_Instructions for the task_
Below you will find a set of lines. Repeat them all exactly.

— start Source data —

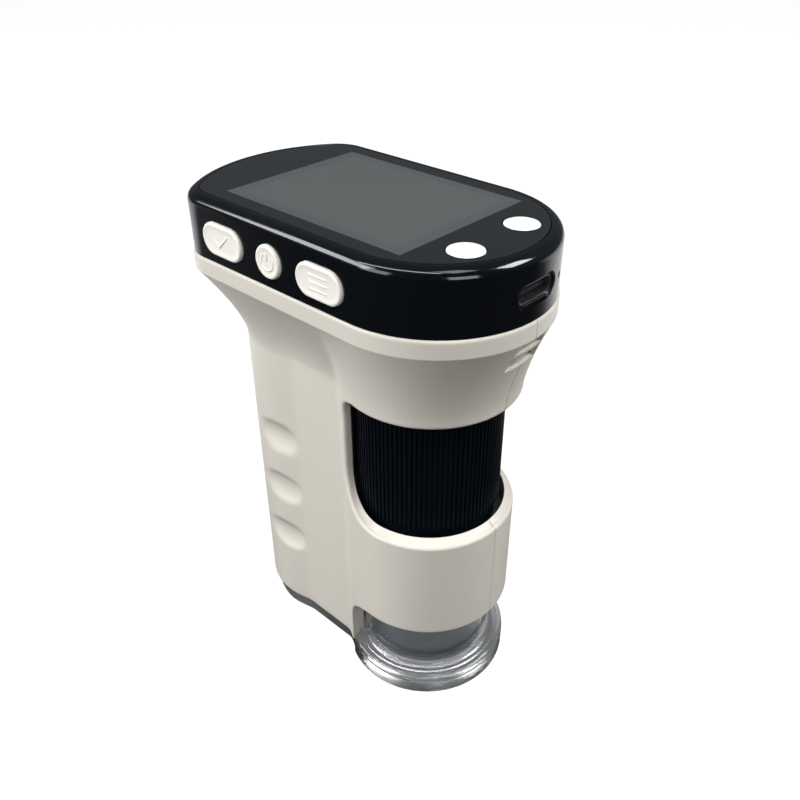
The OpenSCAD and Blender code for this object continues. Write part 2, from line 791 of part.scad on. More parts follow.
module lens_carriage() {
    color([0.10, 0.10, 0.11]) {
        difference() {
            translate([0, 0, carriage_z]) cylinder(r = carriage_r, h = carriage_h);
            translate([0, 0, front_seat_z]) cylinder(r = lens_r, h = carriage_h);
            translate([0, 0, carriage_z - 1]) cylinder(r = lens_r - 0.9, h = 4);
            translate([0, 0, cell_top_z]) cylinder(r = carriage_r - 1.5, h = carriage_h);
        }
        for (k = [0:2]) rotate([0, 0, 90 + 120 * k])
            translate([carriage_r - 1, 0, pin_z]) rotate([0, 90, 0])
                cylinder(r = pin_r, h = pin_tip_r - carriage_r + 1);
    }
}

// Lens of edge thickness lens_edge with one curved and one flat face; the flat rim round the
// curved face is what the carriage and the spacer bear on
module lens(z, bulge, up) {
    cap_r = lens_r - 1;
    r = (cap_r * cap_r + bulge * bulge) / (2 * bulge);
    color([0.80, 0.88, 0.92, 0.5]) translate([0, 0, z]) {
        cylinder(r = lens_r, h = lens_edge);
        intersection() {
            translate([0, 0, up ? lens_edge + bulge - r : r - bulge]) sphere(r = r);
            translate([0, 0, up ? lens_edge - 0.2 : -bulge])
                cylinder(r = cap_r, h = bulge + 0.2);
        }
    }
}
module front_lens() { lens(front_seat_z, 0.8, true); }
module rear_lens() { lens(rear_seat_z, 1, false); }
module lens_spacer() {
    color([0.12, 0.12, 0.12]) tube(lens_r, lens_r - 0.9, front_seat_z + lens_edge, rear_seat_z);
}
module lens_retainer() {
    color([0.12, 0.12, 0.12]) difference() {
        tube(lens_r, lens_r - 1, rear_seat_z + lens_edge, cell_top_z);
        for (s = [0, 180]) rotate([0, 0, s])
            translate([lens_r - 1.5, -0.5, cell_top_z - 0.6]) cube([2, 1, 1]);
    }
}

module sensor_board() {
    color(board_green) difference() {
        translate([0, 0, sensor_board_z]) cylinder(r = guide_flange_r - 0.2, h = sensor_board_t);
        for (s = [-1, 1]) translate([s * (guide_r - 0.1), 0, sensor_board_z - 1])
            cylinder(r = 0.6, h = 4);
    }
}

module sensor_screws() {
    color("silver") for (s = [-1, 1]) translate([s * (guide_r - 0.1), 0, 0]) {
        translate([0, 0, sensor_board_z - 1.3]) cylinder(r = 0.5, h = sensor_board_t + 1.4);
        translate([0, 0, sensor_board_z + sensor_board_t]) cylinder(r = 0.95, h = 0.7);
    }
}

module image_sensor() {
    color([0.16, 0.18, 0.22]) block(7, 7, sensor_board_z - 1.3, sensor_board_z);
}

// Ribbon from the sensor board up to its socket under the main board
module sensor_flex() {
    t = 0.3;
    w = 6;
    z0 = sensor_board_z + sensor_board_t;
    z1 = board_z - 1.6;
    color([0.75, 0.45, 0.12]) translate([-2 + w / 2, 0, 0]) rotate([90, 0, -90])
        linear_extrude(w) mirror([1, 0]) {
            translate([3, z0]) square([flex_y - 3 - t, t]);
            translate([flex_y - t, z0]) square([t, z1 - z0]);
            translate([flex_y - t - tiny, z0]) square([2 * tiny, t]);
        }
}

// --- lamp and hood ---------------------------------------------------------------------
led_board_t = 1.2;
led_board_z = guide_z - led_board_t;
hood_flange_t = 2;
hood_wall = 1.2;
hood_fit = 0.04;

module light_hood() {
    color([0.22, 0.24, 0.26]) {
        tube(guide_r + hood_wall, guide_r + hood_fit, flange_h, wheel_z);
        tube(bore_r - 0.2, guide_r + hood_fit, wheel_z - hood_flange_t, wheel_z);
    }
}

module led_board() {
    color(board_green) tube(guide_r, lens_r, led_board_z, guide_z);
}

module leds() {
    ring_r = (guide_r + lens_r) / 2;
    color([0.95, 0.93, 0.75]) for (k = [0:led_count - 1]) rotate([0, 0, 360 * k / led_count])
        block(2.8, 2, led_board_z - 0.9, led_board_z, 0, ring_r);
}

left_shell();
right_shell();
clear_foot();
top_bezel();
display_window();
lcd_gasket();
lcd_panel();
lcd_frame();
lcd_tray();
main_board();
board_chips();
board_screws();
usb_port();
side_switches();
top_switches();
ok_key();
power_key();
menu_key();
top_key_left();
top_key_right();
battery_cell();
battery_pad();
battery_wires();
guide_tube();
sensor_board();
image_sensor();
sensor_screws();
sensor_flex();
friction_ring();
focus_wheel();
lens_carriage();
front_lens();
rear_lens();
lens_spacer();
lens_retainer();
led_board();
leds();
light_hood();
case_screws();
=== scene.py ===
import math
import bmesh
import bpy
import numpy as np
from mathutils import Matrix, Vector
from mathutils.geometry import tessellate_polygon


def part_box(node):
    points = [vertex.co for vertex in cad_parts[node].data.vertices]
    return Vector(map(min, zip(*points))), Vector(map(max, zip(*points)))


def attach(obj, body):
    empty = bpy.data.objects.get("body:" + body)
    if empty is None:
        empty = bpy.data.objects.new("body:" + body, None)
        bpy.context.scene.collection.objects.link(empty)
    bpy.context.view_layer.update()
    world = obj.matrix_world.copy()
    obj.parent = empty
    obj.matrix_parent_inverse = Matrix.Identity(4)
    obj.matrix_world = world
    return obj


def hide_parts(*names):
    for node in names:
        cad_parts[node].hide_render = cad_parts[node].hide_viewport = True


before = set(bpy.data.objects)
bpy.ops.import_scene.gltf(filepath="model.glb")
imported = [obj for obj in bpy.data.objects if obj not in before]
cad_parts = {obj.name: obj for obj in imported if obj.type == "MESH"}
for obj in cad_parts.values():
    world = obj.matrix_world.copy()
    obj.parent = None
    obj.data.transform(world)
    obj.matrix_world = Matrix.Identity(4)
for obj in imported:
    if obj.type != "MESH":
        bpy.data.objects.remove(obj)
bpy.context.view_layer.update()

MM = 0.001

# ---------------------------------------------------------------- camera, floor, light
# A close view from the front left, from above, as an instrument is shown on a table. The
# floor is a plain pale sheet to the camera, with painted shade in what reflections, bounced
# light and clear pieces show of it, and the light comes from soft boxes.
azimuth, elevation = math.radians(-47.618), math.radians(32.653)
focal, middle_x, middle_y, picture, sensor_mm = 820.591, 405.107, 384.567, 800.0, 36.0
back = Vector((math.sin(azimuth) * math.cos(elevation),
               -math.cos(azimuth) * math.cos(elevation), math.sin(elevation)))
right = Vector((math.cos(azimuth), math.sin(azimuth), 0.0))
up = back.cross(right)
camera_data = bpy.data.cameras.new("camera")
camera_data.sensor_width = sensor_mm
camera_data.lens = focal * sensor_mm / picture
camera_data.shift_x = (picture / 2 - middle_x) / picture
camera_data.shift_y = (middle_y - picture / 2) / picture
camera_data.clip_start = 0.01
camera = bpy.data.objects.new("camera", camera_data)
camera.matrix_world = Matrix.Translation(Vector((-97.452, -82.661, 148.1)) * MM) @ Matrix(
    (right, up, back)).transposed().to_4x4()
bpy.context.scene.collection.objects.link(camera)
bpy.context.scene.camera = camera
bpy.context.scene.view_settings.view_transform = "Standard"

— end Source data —

_Written response_
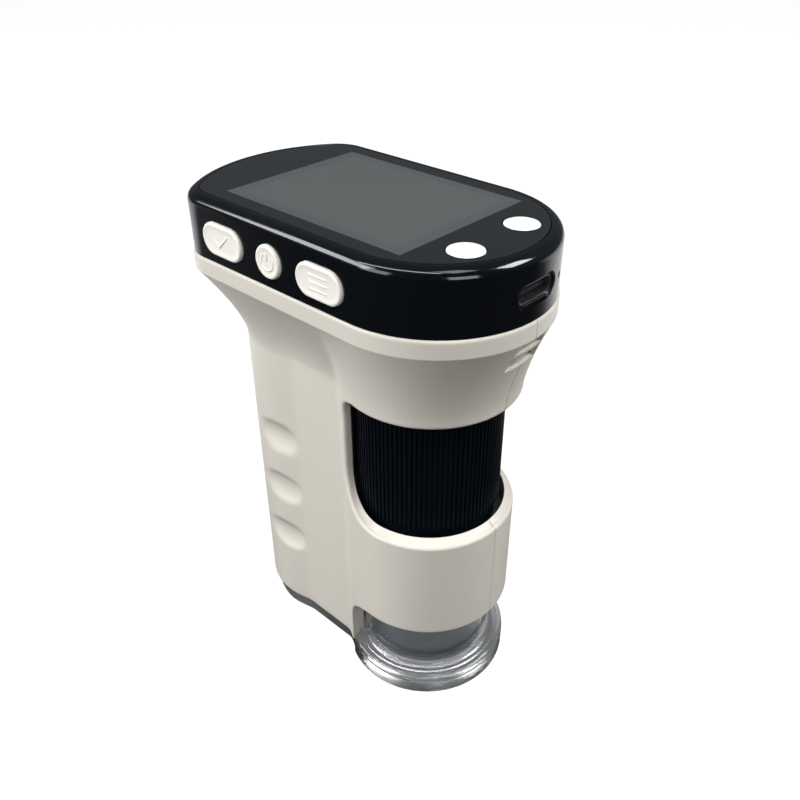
The OpenSCAD and Blender code for this object continues. Write part 2, from line 791 of part.scad on. More parts follow.
module lens_carriage() {
    color([0.10, 0.10, 0.11]) {
        difference() {
            translate([0, 0, carriage_z]) cylinder(r = carriage_r, h = carriage_h);
            translate([0, 0, front_seat_z]) cylinder(r = lens_r, h = carriage_h);
            translate([0, 0, carriage_z - 1]) cylinder(r = lens_r - 0.9, h = 4);
            translate([0, 0, cell_top_z]) cylinder(r = carriage_r - 1.5, h = carriage_h);
        }
        for (k = [0:2]) rotate([0, 0, 90 + 120 * k])
            translate([carriage_r - 1, 0, pin_z]) rotate([0, 90, 0])
                cylinder(r = pin_r, h = pin_tip_r - carriage_r + 1);
    }
}

// Lens of edge thickness lens_edge with one curved and one flat face; the flat rim round the
// curved face is what the carriage and the spacer bear on
module lens(z, bulge, up) {
    cap_r = lens_r - 1;
    r = (cap_r * cap_r + bulge * bulge) / (2 * bulge);
    color([0.80, 0.88, 0.92, 0.5]) translate([0, 0, z]) {
        cylinder(r = lens_r, h = lens_edge);
        intersection() {
            translate([0, 0, up ? lens_edge + bulge - r : r - bulge]) sphere(r = r);
            translate([0, 0, up ? lens_edge - 0.2 : -bulge])
                cylinder(r = cap_r, h = bulge + 0.2);
        }
    }
}
module front_lens() { lens(front_seat_z, 0.8, true); }
module rear_lens() { lens(rear_seat_z, 1, false); }
module lens_spacer() {
    color([0.12, 0.12, 0.12]) tube(lens_r, lens_r - 0.9, front_seat_z + lens_edge, rear_seat_z);
}
module lens_retainer() {
    color([0.12, 0.12, 0.12]) difference() {
        tube(lens_r, lens_r - 1, rear_seat_z + lens_edge, cell_top_z);
        for (s = [0, 180]) rotate([0, 0, s])
            translate([lens_r - 1.5, -0.5, cell_top_z - 0.6]) cube([2, 1, 1]);
    }
}

module sensor_board() {
    color(board_green) difference() {
        translate([0, 0, sensor_board_z]) cylinder(r = guide_flange_r - 0.2, h = sensor_board_t);
        for (s = [-1, 1]) translate([s * (guide_r - 0.1), 0, sensor_board_z - 1])
            cylinder(r = 0.6, h = 4);
    }
}

module sensor_screws() {
    color("silver") for (s = [-1, 1]) translate([s * (guide_r - 0.1), 0, 0]) {
        translate([0, 0, sensor_board_z - 1.3]) cylinder(r = 0.5, h = sensor_board_t + 1.4);
        translate([0, 0, sensor_board_z + sensor_board_t]) cylinder(r = 0.95, h = 0.7);
    }
}

module image_sensor() {
    color([0.16, 0.18, 0.22]) block(7, 7, sensor_board_z - 1.3, sensor_board_z);
}

// Ribbon from the sensor board up to its socket under the main board
module sensor_flex() {
    t = 0.3;
    w = 6;
    z0 = sensor_board_z + sensor_board_t;
    z1 = board_z - 1.6;
    color([0.75, 0.45, 0.12]) translate([-2 + w / 2, 0, 0]) rotate([90, 0, -90])
        linear_extrude(w) mirror([1, 0]) {
            translate([3, z0]) square([flex_y - 3 - t, t]);
            translate([flex_y - t, z0]) square([t, z1 - z0]);
            translate([flex_y - t - tiny, z0]) square([2 * tiny, t]);
        }
}

// --- lamp and hood ---------------------------------------------------------------------
led_board_t = 1.2;
led_board_z = guide_z - led_board_t;
hood_flange_t = 2;
hood_wall = 1.2;
hood_fit = 0.04;

module light_hood() {
    color([0.22, 0.24, 0.26]) {
        tube(guide_r + hood_wall, guide_r + hood_fit, flange_h, wheel_z);
        tube(bore_r - 0.2, guide_r + hood_fit, wheel_z - hood_flange_t, wheel_z);
    }
}

module led_board() {
    color(board_green) tube(guide_r, lens_r, led_board_z, guide_z);
}

module leds() {
    ring_r = (guide_r + lens_r) / 2;
    color([0.95, 0.93, 0.75]) for (k = [0:led_count - 1]) rotate([0, 0, 360 * k / led_count])
        block(2.8, 2, led_board_z - 0.9, led_board_z, 0, ring_r);
}

left_shell();
right_shell();
clear_foot();
top_bezel();
display_window();
lcd_gasket();
lcd_panel();
lcd_frame();
lcd_tray();
main_board();
board_chips();
board_screws();
usb_port();
side_switches();
top_switches();
ok_key();
power_key();
menu_key();
top_key_left();
top_key_right();
battery_cell();
battery_pad();
battery_wires();
guide_tube();
sensor_board();
image_sensor();
sensor_screws();
sensor_flex();
friction_ring();
focus_wheel();
lens_carriage();
front_lens();
rear_lens();
lens_spacer();
lens_retainer();
led_board();
leds();
light_hood();
case_screws();
=== scene.py ===
import math
import bmesh
import bpy
import numpy as np
from mathutils import Matrix, Vector
from mathutils.geometry import tessellate_polygon


def part_box(node):
    points = [vertex.co for vertex in cad_parts[node].data.vertices]
    return Vector(map(min, zip(*points))), Vector(map(max, zip(*points)))


def attach(obj, body):
    empty = bpy.data.objects.get("body:" + body)
    if empty is None:
        empty = bpy.data.objects.new("body:" + body, None)
        bpy.context.scene.collection.objects.link(empty)
    bpy.context.view_layer.update()
    world = obj.matrix_world.copy()
    obj.parent = empty
    obj.matrix_parent_inverse = Matrix.Identity(4)
    obj.matrix_world = world
    return obj


def hide_parts(*names):
    for node in names:
        cad_parts[node].hide_render = cad_parts[node].hide_viewport = True


before = set(bpy.data.objects)
bpy.ops.import_scene.gltf(filepath="model.glb")
imported = [obj for obj in bpy.data.objects if obj not in before]
cad_parts = {obj.name: obj for obj in imported if obj.type == "MESH"}
for obj in cad_parts.values():
    world = obj.matrix_world.copy()
    obj.parent = None
    obj.data.transform(world)
    obj.matrix_world = Matrix.Identity(4)
for obj in imported:
    if obj.type != "MESH":
        bpy.data.objects.remove(obj)
bpy.context.view_layer.update()

MM = 0.001

# ---------------------------------------------------------------- camera, floor, light
# A close view from the front left, from above, as an instrument is shown on a table. The
# floor is a plain pale sheet to the camera, with painted shade in what reflections, bounced
# light and clear pieces show of it, and the light comes from soft boxes.
azimuth, elevation = math.radians(-47.618), math.radians(32.653)
focal, middle_x, middle_y, picture, sensor_mm = 820.591, 405.107, 384.567, 800.0, 36.0
back = Vector((math.sin(azimuth) * math.cos(elevation),
               -math.cos(azimuth) * math.cos(elevation), math.sin(elevation)))
right = Vector((math.cos(azimuth), math.sin(azimuth), 0.0))
up = back.cross(right)
camera_data = bpy.data.cameras.new("camera")
camera_data.sensor_width = sensor_mm
camera_data.lens = focal * sensor_mm / picture
camera_data.shift_x = (picture / 2 - middle_x) / picture
camera_data.shift_y = (middle_y - picture / 2) / picture
camera_data.clip_start = 0.01
camera = bpy.data.objects.new("camera", camera_data)
camera.matrix_world = Matrix.Translation(Vector((-97.452, -82.661, 148.1)) * MM) @ Matrix(
    (right, up, back)).transposed().to_4x4()
bpy.context.scene.collection.objects.link(camera)
bpy.context.scene.camera = camera
bpy.context.scene.view_settings.view_transform = "Standard"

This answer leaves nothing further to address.